O meu avô da Bomba
era muito amigo dos animais. Gostava deles por perto, se fosse no prato
melhor. Tinha andorinhas. Sim, o meu avô da Bomba tinha as paredes
exteriores da casa de quarteleiro enfeitadas com andorinhas de porcelana
e um crocodilo também de louça que tomava conta da entrada pelas
escadas interiores. O crocodilo apresentava a mandíbula inferior presa
por arames, deve ter sido luta valente, história antiga feita segredo de
família, porque eu nunca conheci o bicho doutra maneira e até hoje
ninguém me contou o sucedido.
O meu avô tinha uma tremenda paixão por pintassilgos e canários.

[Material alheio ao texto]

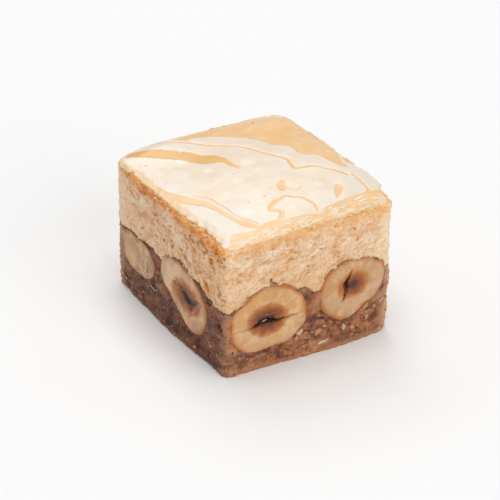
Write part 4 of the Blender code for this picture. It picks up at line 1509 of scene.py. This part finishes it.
# How many, on which layer, between which heights, how they gather, and their least and most size.
for count, layer_tree, low, high, keep, least, largest in (
        (330, sponge_tree, 13.5, 21.9, near_crust, 0.05, 0.12),
        (110, sponge_tree, 11.0, 15.0, anywhere, 0.05, 0.1),
        (50, paste_tree, 0.5, 11.0, anywhere, 0.04, 0.08)):
    for _ in range(count):
        spot, way = draw_place(layer_tree, low, high, keep)
        add_bead(spot, way, draws.uniform(least, largest))
for _ in range(210):
    x = draws.uniform(-13.2, 13.8)
    y = -17.1 + 2.3 * draws.random() ** 1.5
    spot, way = on_sheet(x, y)
    if spot is not None:
        add_bead(spot, way, draws.uniform(0.05, 0.13))
# Drops drawn out in strokes on the strip, palest of all, as painted glints: x, y, half length and width.
for x, y, length, width in (
        (9.9, -14.8, 0.95, 0.17), (10.1, -15.5, 0.8, 0.15), (9.3, -16.0, 0.3, 0.1), (6.6, -15.8, 0.45, 0.12),
        (5.2, -16.2, 0.35, 0.1), (4.6, -15.2, 0.3, 0.12), (0.2, -15.7, 0.28, 0.13), (-0.9, -16.0, 0.22, 0.11),
        (-5.2, -15.9, 0.3, 0.1), (-9.6, -15.6, 0.35, 0.12), (-11.2, -15.0, 0.25, 0.12)):
    spot, _ = on_sheet(x, y)
    add_bit(beads, bead_tone, spot, Vector((0, 0, 1)), 0.03 * x, (length, width, 0.07), 0.1, 0.0, 3, 0.3)
# Painted glints: pale beads in the wet hearts of the two nuts at the front: across, up, size.
for across, up, size in (
        (-8.1, 8.1, 0.12), (-7.8, 8.18, 0.1), (-8.4, 8.05, 0.07), (-7.2, 8.7, 0.06), (4.9, 9.1, 0.06)):
    spot = side_spot("front", across, up, -0.35)
    add_bead(spot, Vector((0, -1, 0)), size)

# Painted glints: the beads' near-white colours stand for highlights.
PAINTED_GLINT_PALE = (1.0, 0.93, 0.80, 1)
PAINTED_GLINT_GOLD = (1.0, 0.80, 0.55, 1)
glint_bead_material, tree, shader = food_material("syrup bead painted glint")
shader.inputs["Coat Weight"].default_value = 1.0
shader.inputs["Coat Roughness"].default_value = 0.03
colour = mixed(tree, mask_of(tree, "tone"), PAINTED_GLINT_PALE, PAINTED_GLINT_GOLD)
coat(tree, shader, colour, dampened(tree, place_of(tree), 0.0003, 0.12, 0.05))
finish_piece(beads, "syrup_beads_painted_glints", glint_bead_material, None)

# Two fine white strands of nut that the knife pulled out over the half at the back of the left side.
STRANDS = (
    ((-9.8, 5.3), (-8.7, 5.7), (-7.6, 6.2), (-6.9, 7.0), (-6.7, 7.8), (-6.8, 8.5), (-6.1, 9.2), (-5.4, 10.0)),
    ((-6.3, 5.5), (-5.4, 5.0), (-4.4, 4.9), (-3.5, 4.8)),
)
STRAND_RADII = (0.085, 0.05)
STRAND_SIDES = 6
STRAND_PALE = (0.84, 0.74, 0.62, 1)
strands = bmesh.new()
for route, radius in zip(STRANDS, STRAND_RADII):
    places = [side_spot("left", across, up, 0.12 + 0.05 * noise.noise(Vector((across, up, 0)) * 2))
              for across, up in smooth_route(route, steps=5)]
    ring = bmesh.ops.create_circle(strands, cap_ends=True, segments=STRAND_SIDES, radius=1)["verts"]
    edges = list({edge for vertex in ring for edge in vertex.link_edges})
    turns = [Matrix.Rotation(math.tau * step / STRAND_SIDES, 3, "Z") @ Vector((1, 0, 0))
             for step in range(STRAND_SIDES)]
    for number, spot in enumerate(places):
        if number:
            ring, edges = grow_ring(strands, edges)
        along = places[min(number + 1, len(places) - 1)] - places[max(number - 1, 0)]
        stand = along.to_track_quat("Z", "Y").to_matrix()
        thin = radius * (0.4 + 0.6 * math.sin(math.pi * (number + 0.5) / len(places)))
        for vertex, turn in zip(ring, turns):
            vertex.co = spot + stand @ turn * thin
close_skin(strands)
strand_material, tree, shader = food_material("nut strand", 0.3, 0.0003, (1.0, 0.8, 0.6))
place = place_of(tree)
colour = mixed(tree, ranged(tree, speckle(tree, place, 0.0006), 0.4, 0.7), STRAND_PALE, FLESH_PALE)
coat(tree, shader, colour, dampened(tree, place, 0.0005, 0.4, 0.2))
finish_piece(strands, "nut_strands", strand_material, None)

# ---------------------------------------------------------------------------------------------
# The table it stands on, the studio light round it and the camera.

FLOOR_RADIUS = 6  # metres
LIGHT_DISTANCE = 1.5  # metres from the block to each light
floor_mesh = bmesh.new()
bmesh.ops.create_circle(floor_mesh, cap_ends=True, radius=FLOOR_RADIUS, segments=64)
mesh = bpy.data.meshes.new("table_top")
floor_mesh.to_mesh(mesh)
floor_mesh.free()
floor = bpy.data.objects.new("table_top", mesh)
bpy.context.scene.collection.objects.link(floor)
floor_material = bpy.data.materials.new("pale table")
floor_material.use_nodes = True
floor_shader = floor_material.node_tree.nodes["Principled BSDF"]
floor_shader.inputs["Base Color"].default_value = (0.9, 0.9, 0.9, 1)
floor_shader.inputs["Roughness"].default_value = 0.7
floor_shader.inputs["Specular IOR Level"].default_value = 0.2
mesh.materials.append(floor_material)

TARGET = Vector((-1.281, -1.624, 10.793)) * MM
EYE = Vector((-167.723, -281.390, 193.871)) * MM
CAMERA_ROLL = 0.221  # degrees


def add_light(name, azimuth, elevation, size, power):
    """A square soft light that looks at the block. Azimuth 0 is in front, 90 at the right."""
    lamp = bpy.data.lights.new(name, "AREA")
    lamp.shape = "SQUARE"
    lamp.size = size
    lamp.energy = power
    light = bpy.data.objects.new(name, lamp)
    turn, lift = math.radians(azimuth), math.radians(elevation)
    away = Vector((math.sin(turn) * math.cos(lift), -math.cos(turn) * math.cos(lift), math.sin(lift)))
    light.location = TARGET + away * LIGHT_DISTANCE
    light.rotation_euler = away.to_track_quat("Z", "Y").to_euler()
    bpy.context.scene.collection.objects.link(light)


add_light("softbox overhead", 0, 89, 1.2, 9.6)
add_light("softbox behind", 165, 50, 0.8, 5.3)
add_light("lamp behind on the left", 215, 30, 0.8, 0.9)
add_light("softbox in front", 10, 25, 1.2, 7.8)

world = bpy.data.worlds.new("white room")
world.use_nodes = True
sky = world.node_tree.nodes["Background"]
sky.inputs["Color"].default_value = (1, 1, 1, 1)
sky.inputs["Strength"].default_value = 0.415
bpy.context.scene.world = world

lens = bpy.data.cameras.new("camera")
lens.lens = 172.90
lens.sensor_width = 36
lens.clip_start = 0.01
camera = bpy.data.objects.new("camera", lens)
camera.location = EYE
turn = (EYE - TARGET).to_track_quat("Z", "Y").to_matrix()
camera.rotation_euler = (turn @ Matrix.Rotation(math.radians(CAMERA_ROLL), 3, "Z")).to_euler()
bpy.context.scene.collection.objects.link(camera)
bpy.context.scene.camera = camera
bpy.context.scene.view_settings.view_transform = "Standard"
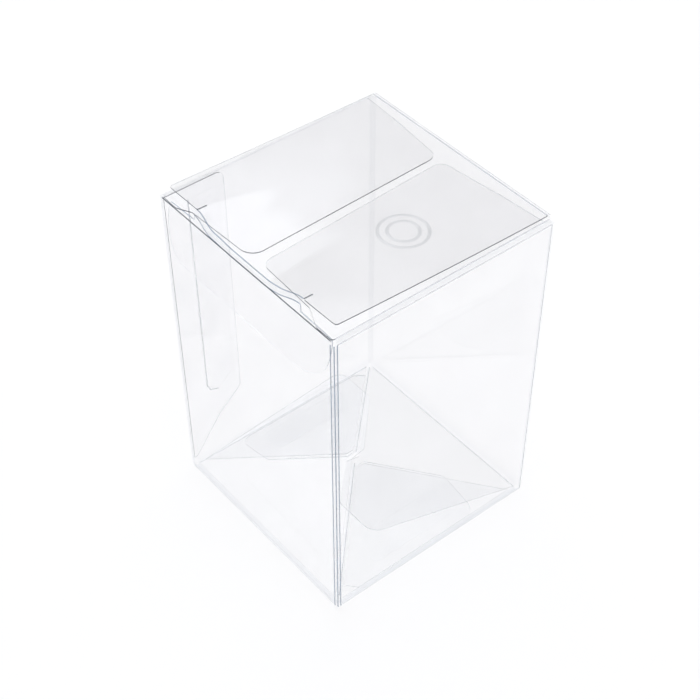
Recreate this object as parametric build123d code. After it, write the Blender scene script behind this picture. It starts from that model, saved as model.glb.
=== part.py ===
"""Clear folding carton for a deck of cards, die-cut from one sheet of PET, glued at a side seam.

Millimetres, +Z up. The origin is at the centre of the base, on the plane the carton stands on.
Front is -Y, right is +X. The lid is hinged at the back and its tuck flap slips in behind the front.
"""

import os
from math import cos, radians, tan

from build123d import *

# Driving dimensions
SIDE = 68.0  # outside width and depth
HEIGHT = 100.0
SHEET = 0.3  # thickness of the PET sheet
FOLD = 1.1  # outside radius of a folded crease
GLUE = 0.06  # thickness of a glue line
GAP = 0.05  # clearance where a panel meets its crease
SQUARE = 90.0

HALF = SIDE / 2
INNER = HALF - SHEET  # inside face of a wall
RUN = HALF - FOLD  # where a flat panel starts beside a corner crease

# Top: the lid lies over two dust flaps
LID_UNDER = HEIGHT - SHEET
DUST_TOP = LID_UNDER - SHEET  # one sheet of air under the lid
DUST_UNDER = DUST_TOP - SHEET
LID_FRONT = -33.9
LID_HALF = 33.6
SLIT_LEFT = -23.5  # ends of the slits that lock the tuck flap
SLIT_RIGHT = 21.0
SLIT_WIDTH = 0.3
SLIT_HOOK = 3.0  # short cut into the lid at the end of each slit

# Tuck flap, curved about the lid's hinge so that it slides out past the front
TUCK_FACE = -INNER + 0.1  # outside face of the tuck flap at its crease
TUCK_BOTTOM = 82.0
TUCK_HALF = 32.5
EAR_TOP = 98.2  # the flap's ends sit below the dust flaps' shoulders
HINGE_Y = HALF - SHEET / 2
HINGE_Z = HEIGHT - SHEET / 2

# Glue flap of the side seam, inside the left wall
SEAM_FACE = -INNER + GLUE  # outside face of the glue flap
SEAM_EDGE = -15.1
SEAM_TOP = 98.2  # under the left dust flap's crease
SEAM_GLUE_Y = (-26.0, -17.0)
SEAM_GLUE_Z = (24.0, 94.0)

# Automatic base: four flaps that rise from the walls to the middle
RISE = 13.0  # degrees
LAND = 0.6  # flat foot of each bottom crease
BASE_EDGE = -RUN + LAND  # line about which a base flap turns
BASE_LEVEL = 0.36  # underside of a base flap at that line
BEAD = 0.35  # width of the raised bead of a bottom crease
BASE_HALF = RUN - LAND - 0.1  # half length of a bottom crease
FLAP_EDGE = BASE_EDGE + 0.15  # where a base flap's sheet starts
TAB_DROP = SHEET + GLUE  # a glue tab lies below the flap that it is glued to
CREASE_BAND = 0.9  # half width of the diagonal crease of a glue tab
LOCK = 3.2  # x + y along the lock edge of a major flap


def turned(shape, degrees):
    """The shape turned about the carton's upright axis."""
    return Rot(0, 0, degrees) * shape


def outline(points, radii=None):
    """A flat face from corner points, with a fillet radius for each corner."""
    if radii is None:
        return make_face(Polyline(*points, close=True))
    return make_face(FilletPolyline(*points, radius=radii, close=True))


def wall(left, right, bottom, top):
    """A wall panel in the front position, its outside face on y = -HALF."""
    panel = Box(right - left, SHEET, top - bottom)
    return Pos((left + right) / 2, -HALF + SHEET / 2, (bottom + top) / 2) * panel


def fold_section(start, sweep):
    """Section of a folded crease: a ring sector about the fold's centre."""
    outside = CenterArc((0, 0), FOLD, start, sweep)
    inside = CenterArc((0, 0), FOLD - SHEET, start, sweep)
    ends = Line(outside @ 0, inside @ 0) + Line(outside @ 1, inside @ 1)
    return make_face(outside + inside + ends)


def fold_along_x(start, low, high, y, z):
    """A quarter-round crease along X, its fold centre at y, z."""
    section = Plane((low, y, z), x_dir=(0, 1, 0), z_dir=(1, 0, 0)) * fold_section(start, SQUARE)
    return extrude(section, high - low)


def corner_crease(x, bottom, top):
    """The upright crease at the front left corner, its fold centre at x."""
    return extrude(Pos(x, -RUN, bottom) * fold_section(180, SQUARE), top - bottom)


# Walls and seam


def walls():
    seam_run = SEAM_FACE + FOLD
    crease_top = DUST_TOP - FOLD
    return {
        "front_panel": wall(seam_run, RUN, FOLD, DUST_TOP),
        "right_panel": turned(wall(-RUN, RUN, FOLD, crease_top), 90),
        "back_panel": turned(wall(-RUN, RUN, FOLD, HEIGHT - FOLD), 180),
        "left_panel": turned(wall(-RUN, HALF - 0.6, FOLD, crease_top), 270),
        "seam_corner_crease": corner_crease(seam_run, FOLD, DUST_TOP),
        "front_right_crease": turned(corner_crease(-RUN, FOLD, crease_top), 90),
        "back_right_crease": turned(corner_crease(-RUN, FOLD, crease_top), 180),
        "back_left_crease": turned(corner_crease(-RUN, FOLD, crease_top), 270),
    }


def seam():
    """The glue flap, cut back at its lower end, and the stripe of glue that holds it."""
    points = [
        (-RUN, 2.3),
        (-31.9, 2.3),
        (-28.7, 6.5),
        (-22.8, 14.3),
        (SEAM_EDGE, 21.0),
        (SEAM_EDGE, SEAM_TOP),
        (-RUN, SEAM_TOP),
    ]
    face = outline(points, [0, 1, 12, 12, 3, 2.5, 0])
    flap = extrude(Plane((SEAM_FACE, 0, 0), x_dir=(0, 1, 0), z_dir=(1, 0, 0)) * face, SHEET)
    (y_low, y_high), (z_low, z_high) = SEAM_GLUE_Y, SEAM_GLUE_Z
    stripe = Box(GLUE, y_high - y_low, z_high - z_low)
    place = Pos(SEAM_FACE - GLUE / 2, (y_low + y_high) / 2, (z_low + z_high) / 2)
    return {"glue_flap": flap, "seam_glue": place * stripe}


# Lid and tuck flap


def lid_panel():
    front = TUCK_FACE + FOLD
    points = [
        (-LID_HALF, RUN),
        (-LID_HALF, LID_FRONT),
        (SLIT_LEFT, LID_FRONT),
        (SLIT_LEFT, front),
        (SLIT_RIGHT, front),
        (SLIT_RIGHT, LID_FRONT),
        (LID_HALF, LID_FRONT),
        (LID_HALF, RUN),
    ]
    face = outline(points, [0, 1.5, 0, 0, 0, 0, 1.5, 0])
    for x in (SLIT_LEFT + SLIT_WIDTH, SLIT_RIGHT - SLIT_WIDTH):
        face -= Pos(x, front + SLIT_HOOK / 2) * Rectangle(SLIT_WIDTH, SLIT_HOOK)
    return extrude(Pos(0, 0, LID_UNDER) * face, SHEET)


def tuck_flap():
    """A strip of a cylinder about the lid's hinge, cut to the flap's outline."""
    radius = HINGE_Y - TUCK_FACE
    top = HEIGHT - FOLD - GAP
    points = [
        (SLIT_LEFT + SLIT_WIDTH, top),
        (SLIT_LEFT + SLIT_WIDTH, EAR_TOP),
        (-TUCK_HALF, EAR_TOP),
        (-TUCK_HALF, TUCK_BOTTOM),
        (TUCK_HALF, TUCK_BOTTOM),
        (TUCK_HALF, EAR_TOP),
        (SLIT_RIGHT - SLIT_WIDTH, EAR_TOP),
        (SLIT_RIGHT - SLIT_WIDTH, top),
    ]
    face = outline(points, [0, 0, 1, 6, 8, 1, 0, 0])
    block = extrude(Plane((0, -HALF, 0), x_dir=(1, 0, 0), z_dir=(0, -1, 0)) * face, -HALF)
    ring = Circle(radius) - Circle(radius - SHEET)
    tube = extrude(Plane((-HALF, HINGE_Y, HINGE_Z), x_dir=(0, 1, 0), z_dir=(1, 0, 0)) * ring, SIDE)
    return block & tube


def dust_flap(free_edge, step):
    """The right dust flap: its shoulder near the hinge, a step, and the long front edge."""
    points = [
        (RUN, -32.7),
        (step + 4.5, -32.7),
        (step, -30.4),
        (free_edge, -29.6),
        (free_edge, 29.1),
        (20.0, 30.5),
        (RUN, 31.6),
    ]
    face = outline(points, [0, 1.5, 2.5, 3.5, 2.5, 30, 0])
    return extrude(Pos(0, 0, DUST_UNDER) * face, SHEET)


def top():
    lid_fold = fold_along_x(0, -RUN, RUN, RUN, HEIGHT - FOLD)
    tuck_fold = fold_along_x(
        SQUARE, SLIT_LEFT + SLIT_WIDTH, SLIT_RIGHT - SLIT_WIDTH, TUCK_FACE + FOLD, HEIGHT - FOLD
    )
    dust_fold = turned(fold_along_x(SQUARE, -RUN, RUN, -RUN, DUST_TOP - FOLD), 90)
    right = dust_flap(1.7, 21.5)
    left = mirror(dust_flap(0.6, 23.0), Plane.YZ)
    return {
        "lid_panel": lid_panel(),
        "lid_crease": lid_fold,
        "tuck_flap": tuck_flap(),
        "tuck_crease": tuck_fold,
        "right_dust_flap": right,
        "right_dust_crease": dust_fold,
        "left_dust_flap": left,
        "left_dust_crease": mirror(dust_fold, Plane.YZ),
    }


# Base. Each shape is drawn in plan in the front position, then turned to its own side.


def bottom_crease():
    """The front bottom crease: a quarter round, a flat foot and a bead that the flap turns on."""
    outside = CenterArc((-RUN, FOLD), FOLD, 180, SQUARE)
    inside = CenterArc((-RUN, FOLD), FOLD - SHEET, 180, SQUARE)
    bead_top = BASE_LEVEL + SHEET
    bead = BASE_EDGE - BEAD
    foot = Polyline(
        outside @ 1, (BASE_EDGE, 0), (BASE_EDGE, bead_top), (bead, bead_top), (bead, SHEET), inside @ 1
    )
    face = make_face(outside + foot + inside + Line(inside @ 0, outside @ 0))
    return extrude(Plane((-BASE_HALF, 0, 0), x_dir=(0, 1, 0), z_dir=(1, 0, 0)) * face, 2 * BASE_HALF)


def sloping(points, radii, drop, thickness):
    """A sheet that rises from the front bottom crease, from its outline in plan.

    drop is how far its underside lies below a base flap's, measured square to the sheet."""
    slope = radians(RISE)
    on_sheet = [(x, (y - BASE_EDGE) / cos(slope)) for x, y in points]
    plane = Plane((0, BASE_EDGE, BASE_LEVEL), x_dir=(1, 0, 0), z_dir=(0, -tan(slope), 1))
    return extrude(plane.offset(-drop) * outline(on_sheet, radii), thickness)


def major_flap():
    """The front flap: it reaches past the middle on its left, to lock over the far flap."""
    band = CREASE_BAND * 2**0.5
    notch = 0.3
    points = [
        (-BASE_HALF, FLAP_EDGE),
        (-26.9, 16.3),
        (LOCK - 16.3, 16.3),
        (-notch, LOCK + notch),
        (-notch, notch - band),
        (-band - FLAP_EDGE, FLAP_EDGE),
    ]
    return sloping(points, [0, 4, 2, 0, 0, 0], 0, SHEET)


def minor_flap():
    """A side flap, drawn in the front position: a triangle cut back along both diagonals."""
    tip = -3.0
    tab_side, lock_side = 1.4, 2.2
    points = [
        (FLAP_EDGE + tab_side, FLAP_EDGE),
        (tip + tab_side, tip),
        (-tip - lock_side, tip),
        (-FLAP_EDGE - lock_side, FLAP_EDGE),
    ]
    return sloping(points, [0, 0.2, 0.2, 0], 0, SHEET)


def glue_tab():
    """The tab under a side flap, drawn in the front position; its crease is on the left diagonal."""
    band = CREASE_BAND * 2**0.5
    outer = BASE_EDGE + 0.3
    points = [
        (-25.2, outer),
        (-28.0, -28.0 - band),
        (-1.0, -1.0 - band),
        (1.2, -2.2),
        (17.6, -18.6),
        (17.6, outer),
    ]
    return sloping(points, [0.8, 0, 0, 0, 2.5, 3.5], TAB_DROP, SHEET)


def tab_glue():
    points = [(-18.0, -29.0), (12.0, -29.0), (12.0, -20.0), (-14.0, -20.0)]
    return sloping(points, [2, 2, 2, 2], GLUE, GLUE)


def tab_crease():
    """The bent band between a major flap and its tab, along the hip from the front right corner."""
    fall = tan(radians(RISE)) / 2**0.5
    side = CREASE_BAND - GAP
    drop = side * fall
    section = outline(
        [
            (-side, -drop),
            (0, 0),
            (side, -drop - TAB_DROP),
            (side, SHEET - drop - TAB_DROP),
            (0, SHEET),
            (-side, SHEET - drop),
        ]
    )
    low, high = 27.5, 1.6
    level = BASE_LEVEL + (-low - BASE_EDGE) * tan(radians(RISE))
    path = Vector(-1, 1, tan(radians(RISE)))
    plane = Plane((low, -low, level), x_dir=(1, 1, 0), z_dir=path)
    if plane.y_dir.Z < 0:
        section = mirror(section, Plane.XZ)
    return extrude(plane * section, (low - high) * path.length)


def base():
    """Two major flaps with their tabs, and two side flaps, the same after half a turn."""
    parts = {}
    for name, side, degrees in (("front", "right", 0), ("back", "left", 180)):
        parts[name + "_bottom_flap"] = turned(major_flap(), degrees)
        parts[name + "_bottom_crease"] = turned(bottom_crease(), degrees)
        parts[name + "_tab_crease"] = turned(tab_crease(), degrees)
        parts[name + "_glue_tab"] = turned(glue_tab(), degrees + 90)
        parts[name + "_tab_glue"] = turned(tab_glue(), degrees + 90)
        parts[side + "_bottom_flap"] = turned(minor_flap(), degrees + 90)
        parts[side + "_bottom_crease"] = turned(bottom_crease(), degrees + 90)
    return parts


os.makedirs("parts", exist_ok=True)
for node, shape in {**walls(), **seam(), **top(), **base()}.items():
    export_step(shape, f"parts/{node}.step")
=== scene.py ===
"""Clear folding carton for a deck of cards: looks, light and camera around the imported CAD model.

Everything is in the CAD frame. The base flaps, glue tabs and bottom creases are the CAD nodes with clear
materials. The walls, seam, lid, tuck flap, dust flaps and the other creases are meshes built here, because
the thin sheet springs out of flat. Lengths are in millimetres until a mesh is made.
"""

import math

import bpy
import numpy as np
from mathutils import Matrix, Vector
from mathutils.geometry import delaunay_2d_cdt


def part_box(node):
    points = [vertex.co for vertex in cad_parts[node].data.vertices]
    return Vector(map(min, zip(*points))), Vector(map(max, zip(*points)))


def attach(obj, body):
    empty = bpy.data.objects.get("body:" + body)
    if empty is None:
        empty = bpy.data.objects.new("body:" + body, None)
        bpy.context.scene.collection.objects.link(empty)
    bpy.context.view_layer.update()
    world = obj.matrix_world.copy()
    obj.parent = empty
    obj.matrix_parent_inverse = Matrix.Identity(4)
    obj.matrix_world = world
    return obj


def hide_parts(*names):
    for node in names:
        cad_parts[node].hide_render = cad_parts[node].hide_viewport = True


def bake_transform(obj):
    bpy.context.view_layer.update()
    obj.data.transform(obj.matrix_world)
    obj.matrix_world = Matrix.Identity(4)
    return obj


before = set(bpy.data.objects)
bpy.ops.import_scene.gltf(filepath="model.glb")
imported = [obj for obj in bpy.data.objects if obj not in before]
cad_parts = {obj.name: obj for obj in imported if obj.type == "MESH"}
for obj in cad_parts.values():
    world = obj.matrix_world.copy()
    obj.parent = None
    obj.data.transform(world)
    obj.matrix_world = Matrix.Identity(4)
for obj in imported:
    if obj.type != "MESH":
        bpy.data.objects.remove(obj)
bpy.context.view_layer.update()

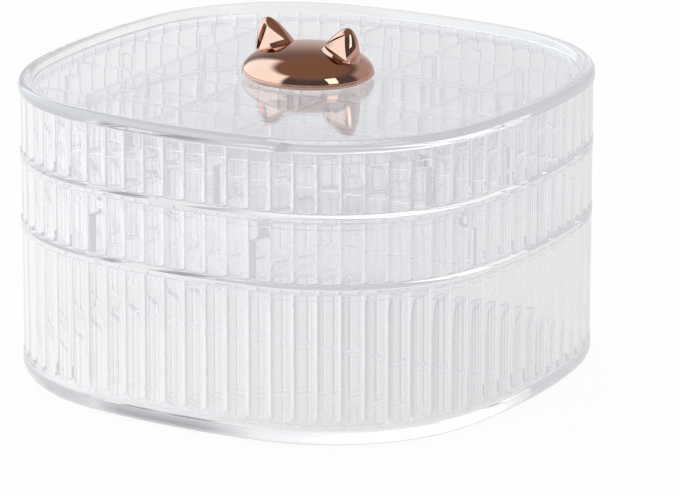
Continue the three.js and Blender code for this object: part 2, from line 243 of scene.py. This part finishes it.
# Runs along the outline, worked out from its three radii.
SIDE_CENTRE = SIDE_RADIUS - HALF_WIDTH
CORNER_CENTRE = (math.sqrt(2 * (SIDE_RADIUS - CORNER_RADIUS) ** 2 - SIDE_CENTRE ** 2) - SIDE_CENTRE) / 2
SIDE_ANGLE = math.atan2(CORNER_CENTRE, CORNER_CENTRE + SIDE_CENTRE)
SIDE_RUN = SIDE_RADIUS * SIDE_ANGLE
CORNER_RUN = CORNER_RADIUS * (math.pi / 2 - 2 * SIDE_ANGLE)
QUARTER_RUN = 2 * SIDE_RUN + CORNER_RUN
WHOLE_RUN = 4 * QUARTER_RUN
REED_PITCH = WHOLE_RUN / REEDS


# Outline

def outline_ray(run):
    """Centre, direction and radius of the outline's arc at a run along it."""
    quarter, rest = divmod(run, QUARTER_RUN)
    if rest < SIDE_RUN:
        centre, angle, radius = (-SIDE_CENTRE, 0.0), rest / SIDE_RADIUS, SIDE_RADIUS
    elif rest < SIDE_RUN + CORNER_RUN:
        centre, radius = (CORNER_CENTRE, CORNER_CENTRE), CORNER_RADIUS
        angle = SIDE_ANGLE + (rest - SIDE_RUN) / CORNER_RADIUS
    else:
        centre, radius = (0.0, -SIDE_CENTRE), SIDE_RADIUS
        angle = math.pi / 2 - (QUARTER_RUN - rest) / SIDE_RADIUS
    turn = quarter * math.pi / 2
    cos, sin = math.cos(turn), math.sin(turn)
    turned = (centre[0] * cos - centre[1] * sin, centre[0] * sin + centre[1] * cos)
    return turned, (math.cos(angle + turn), math.sin(angle + turn)), radius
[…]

Apanhava-os à falsa fé nuns alçapões que ele próprio fazia e depois
alimentava-os e educava-os com paciência de chinês e desvelo de pai
babado, espiando-lhes diariamente a definição da plumagem e ensinando-os
ti-trrriii a dobrar o canto. Quando os considerava prontos, de solfejo
na ponta da língua, o meu avô apresentava-os então à sociedade local,
chamava os especialistas para uma primeira audição pública. A ocasião
era solene. Era o momento da verdade. "Este não o vendo nem por dois
contos", costumava dizer a mangar, se a exibição corria bem, mortinho
que lhe aparecesse logo ali um comprador por muito menos. O meu avô era
assim, sabia-a toda.
Na Bomba havia cão, geralmente Roni, havia coelhos e galinhas. As
galinhas eram fundamentais naquele lar de entusiásticos consumidores de
medicamentos e canjas. Havia cabrito na engorda pela Senhora de Antime,
como manda a boa tradição fafense, e houve porco, pelo menos uma vez. O
meu avô mandou capar o porco, lembro-me muito bem do serviço encomendado ao Senhor Beta, capador encartado, e dos guinchos do pobre
animal e aquilo afligiu-se-me até aos ossos. Eu estava de partida para o
seminário, diziam-me que também ia ser capado, estão a ver portanto a
pena que me fazia o porco...
O meu avô da Bomba, que construía alçapões para caçar canários e
pintassilgos, mantinha uma banca de sapateiro, velho e honrado ofício de
que nunca se apartou. E fazia para casa sandálias e sapatos, daqueles
que duram duas ou três vidas. Fez os sapatos que o meu padrinho e tio Américo
levou no dia do seu casamento com a querida tia Laura, e que catitas
que eles eram: os sapatos e os noivos. O Avô da Bomba era uma artesão
habilidoso e perfeito. Mãos de ouro. Uma figura. Fazia também fisgas,
que dava de prenda aos netos. Depois mandava-nos matar pardais.
P.S. - Publicado originalmente no dia 4 de Outubro de 2013. Hoje é dia 17 e portanto cá estamos. A minha querida prima Zulmira lembrou-se que o Avô da Bomba morreu fez na passada terça-feira quarenta anos.